_Records provided:_
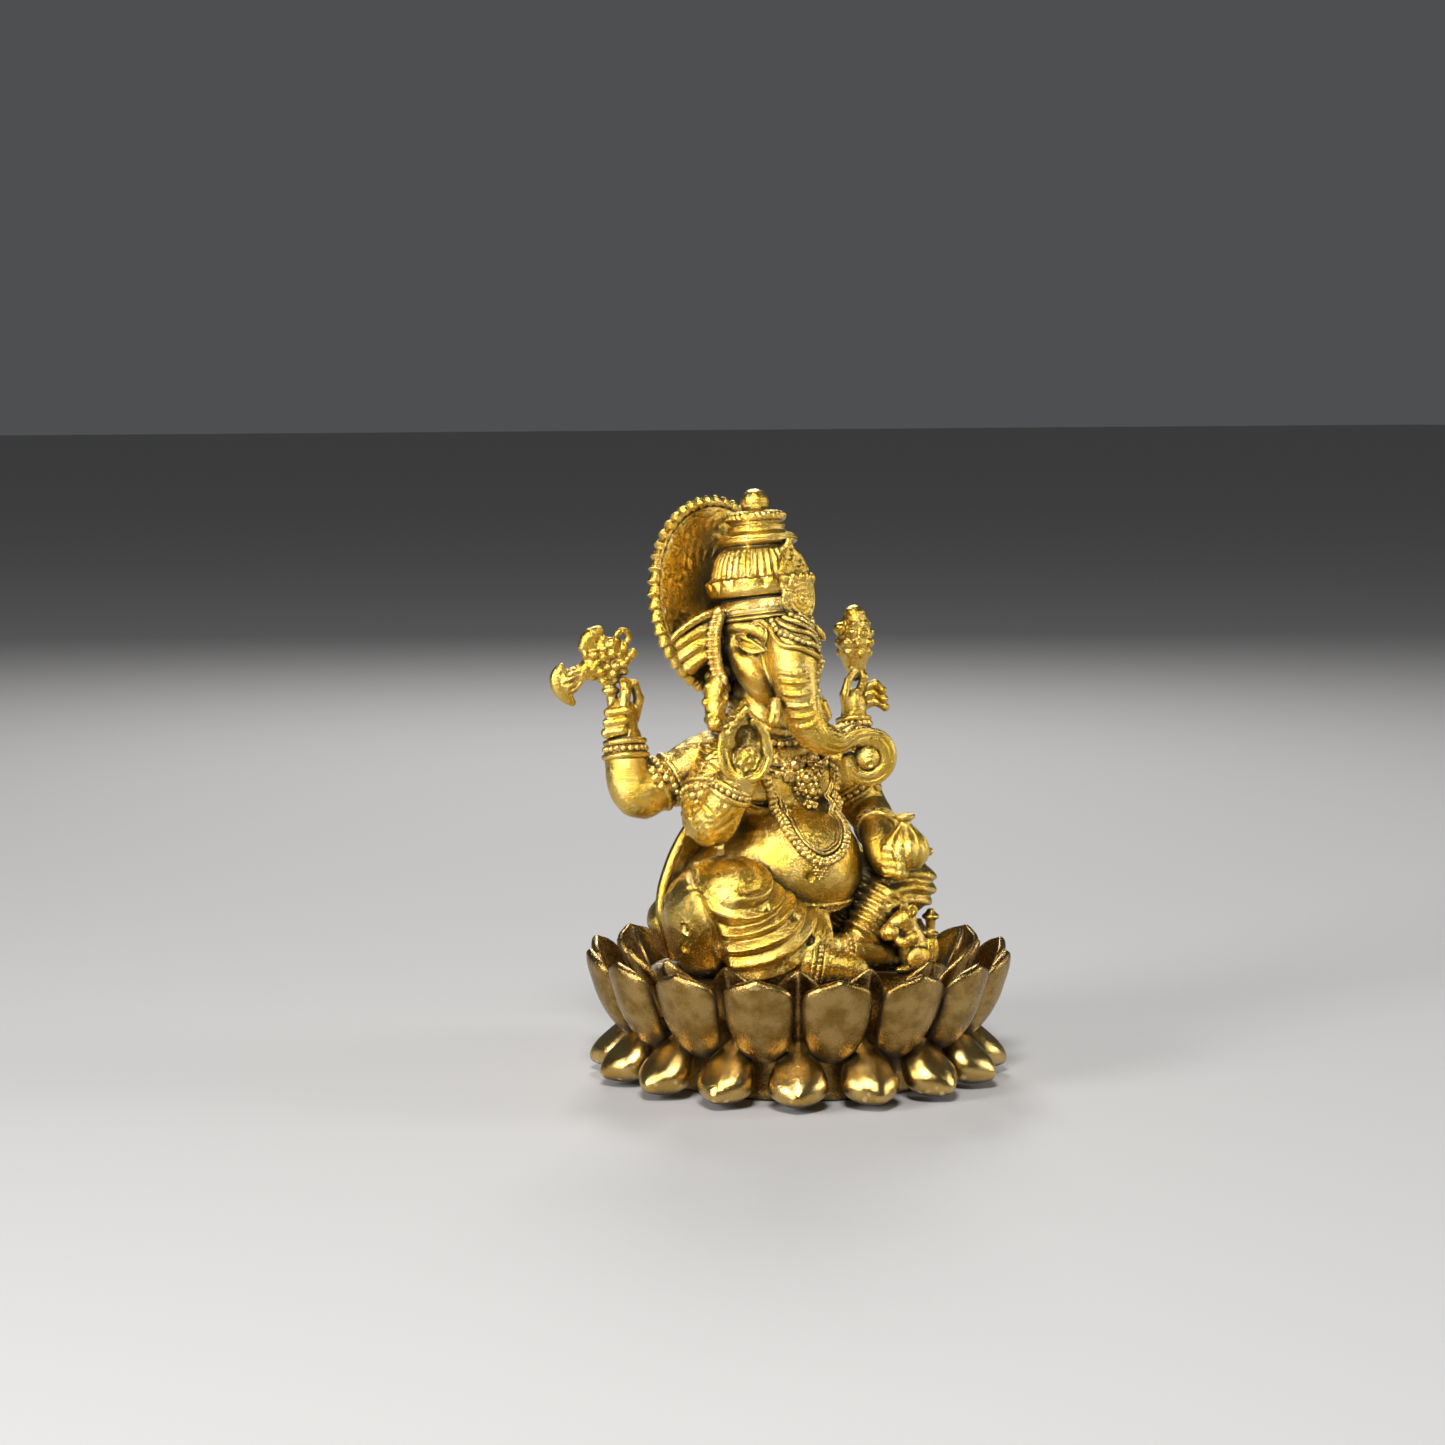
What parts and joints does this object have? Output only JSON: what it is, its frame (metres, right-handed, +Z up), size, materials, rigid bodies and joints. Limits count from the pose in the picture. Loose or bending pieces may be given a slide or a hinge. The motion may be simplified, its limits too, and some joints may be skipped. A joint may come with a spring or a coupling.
{
  "type": "ganesha idol",
  "caption": "Seated elephant-headed deity with a tall crown, halo and hand-held emblems on a petalled lotus pedestal, cast in brass.",
  "frame": {"origin": "middle of the lotus pedestal's flat underside", "axes": "+Z up through the crown, the deity faces -Y, its left hand side is +X"},
  "size_m": [0.0289, 0.0282, 0.0392],
  "materials": {
    "figure_brass": "polished on the high spots, dark patina in the hollows",
    "lotus_bronze": "satin antique finish with bright worn rims"
  },
  "bodies": {
    "root": {"lotus_core": "lotus_bronze", "seed_pod": "lotus_bronze", "lower_petals": "lotus_bronze", "outer_petals": "lotus_bronze", "inner_petals": "lotus_bronze", "hips": "figure_brass", "torso": "figure_brass", "right_leg": "figure_brass", "right_foot": "figure_brass", "left_leg": "figure_brass", "left_foot": "figure_brass", "back_right_arm": "figure_brass", "back_right_hand": "figure_brass", "back_left_arm": "figure_brass", "back_left_hand": "figure_brass", "front_right_arm": "figure_brass", "front_right_hand": "figure_brass", "front_left_arm": "figure_brass", "front_left_hand": "figure_brass", "axe": "figure_brass", "lotus_bud": "figure_brass", "sweet_pot": "figure_brass", "head": "figure_brass", "trunk": "figure_brass", "trunk_sweet": "figure_brass", "right_tusk": "figure_brass", "left_tusk": "figure_brass", "right_ear": "figure_brass", "left_ear": "figure_brass", "crown": "figure_brass", "crown_finial": "figure_brass", "crown_plaque": "figure_brass", "diadem": "figure_brass", "brow_chains": "figure_brass", "temple_tassels": "figure_brass", "halo": "figure_brass", "halo_rope": "figure_brass", "hair_locks": "figure_brass", "collar": "figure_brass", "pendant": "figure_brass", "garland": "figure_brass", "armlets": "figure_brass", "bangles": "figure_brass", "anklets": "figure_brass", "belt": "figure_brass", "front_pleats": "figure_brass", "navel_jewel": "figure_brass", "shawl": "figure_brass", "side_tassel": "figure_brass", "mouse": "figure_brass", "mouse_sweet": "figure_brass"}
  },
  "joints": []
}
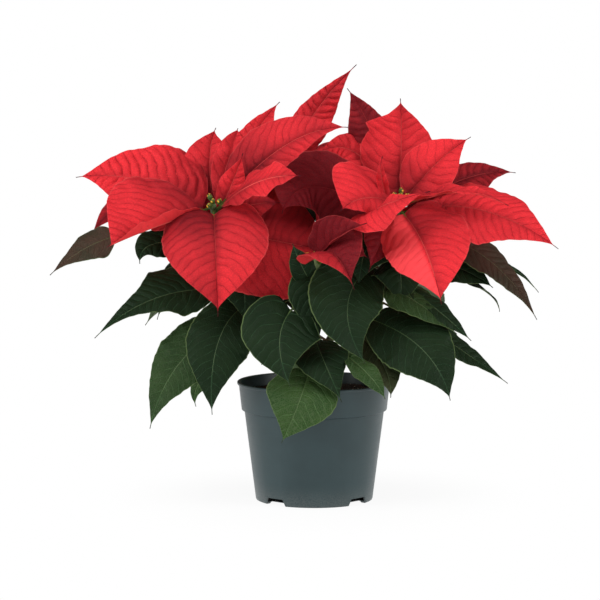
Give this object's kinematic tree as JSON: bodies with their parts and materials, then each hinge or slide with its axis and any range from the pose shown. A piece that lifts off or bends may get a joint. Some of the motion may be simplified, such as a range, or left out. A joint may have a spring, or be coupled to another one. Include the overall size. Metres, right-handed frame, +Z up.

_To do:_ Extract each entry in full, exactly as given.

_Answer to this exercise:_
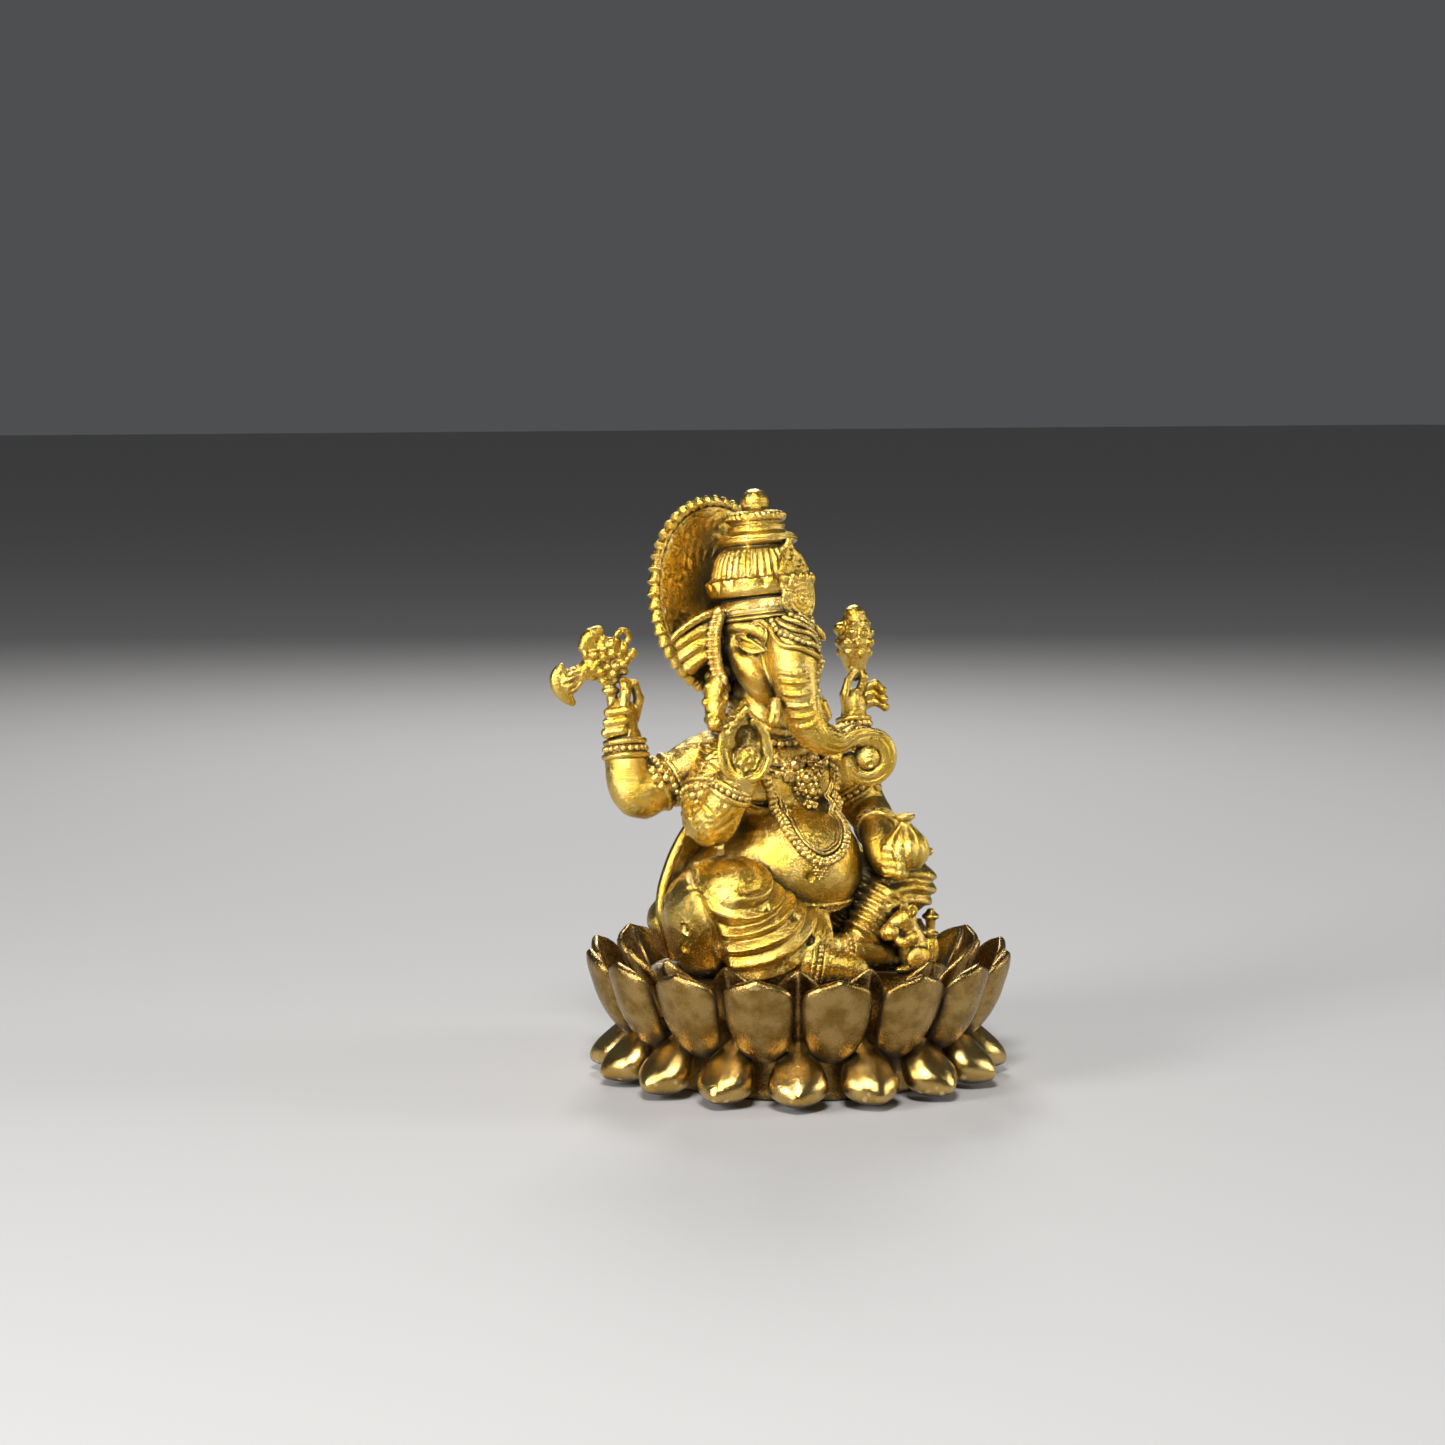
What parts and joints does this object have? Output only JSON: what it is, its frame (metres, right-handed, +Z up), size, materials, rigid bodies and joints. Limits count from the pose in the picture. Loose or bending pieces may be given a slide or a hinge. The motion may be simplified, its limits too, and some joints may be skipped. A joint may come with a spring or a coupling.
{
  "type": "ganesha idol",
  "caption": "Seated elephant-headed deity with a tall crown, halo and hand-held emblems on a petalled lotus pedestal, cast in brass.",
  "frame": {"origin": "middle of the lotus pedestal's flat underside", "axes": "+Z up through the crown, the deity faces -Y, its left hand side is +X"},
  "size_m": [0.0289, 0.0282, 0.0392],
  "materials": {
    "figure_brass": "polished on the high spots, dark patina in the hollows",
    "lotus_bronze": "satin antique finish with bright worn rims"
  },
  "bodies": {
    "root": {"lotus_core": "lotus_bronze", "seed_pod": "lotus_bronze", "lower_petals": "lotus_bronze", "outer_petals": "lotus_bronze", "inner_petals": "lotus_bronze", "hips": "figure_brass", "torso": "figure_brass", "right_leg": "figure_brass", "right_foot": "figure_brass", "left_leg": "figure_brass", "left_foot": "figure_brass", "back_right_arm": "figure_brass", "back_right_hand": "figure_brass", "back_left_arm": "figure_brass", "back_left_hand": "figure_brass", "front_right_arm": "figure_brass", "front_right_hand": "figure_brass", "front_left_arm": "figure_brass", "front_left_hand": "figure_brass", "axe": "figure_brass", "lotus_bud": "figure_brass", "sweet_pot": "figure_brass", "head": "figure_brass", "trunk": "figure_brass", "trunk_sweet": "figure_brass", "right_tusk": "figure_brass", "left_tusk": "figure_brass", "right_ear": "figure_brass", "left_ear": "figure_brass", "crown": "figure_brass", "crown_finial": "figure_brass", "crown_plaque": "figure_brass", "diadem": "figure_brass", "brow_chains": "figure_brass", "temple_tassels": "figure_brass", "halo": "figure_brass", "halo_rope": "figure_brass", "hair_locks": "figure_brass", "collar": "figure_brass", "pendant": "figure_brass", "garland": "figure_brass", "armlets": "figure_brass", "bangles": "figure_brass", "anklets": "figure_brass", "belt": "figure_brass", "front_pleats": "figure_brass", "navel_jewel": "figure_brass", "shawl": "figure_brass", "side_tassel": "figure_brass", "mouse": "figure_brass", "mouse_sweet": "figure_brass"}
  },
  "joints": []
}
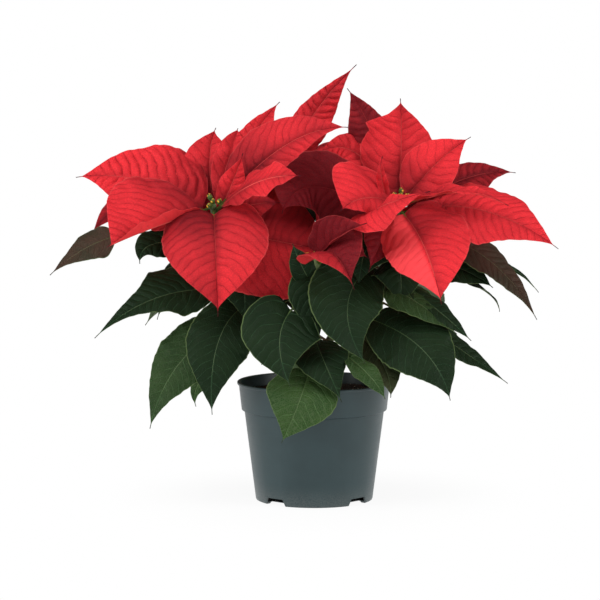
Give this object's kinematic tree as JSON: bodies with their parts and materials, then each hinge or slide with its axis and any range from the pose shown. A piece that lifts off or bends may get a joint. Some of the motion may be simplified, such as a range, or left out. A joint may have a spring, or be coupled to another one. Include the overall size. Metres, right-handed frame, +Z up.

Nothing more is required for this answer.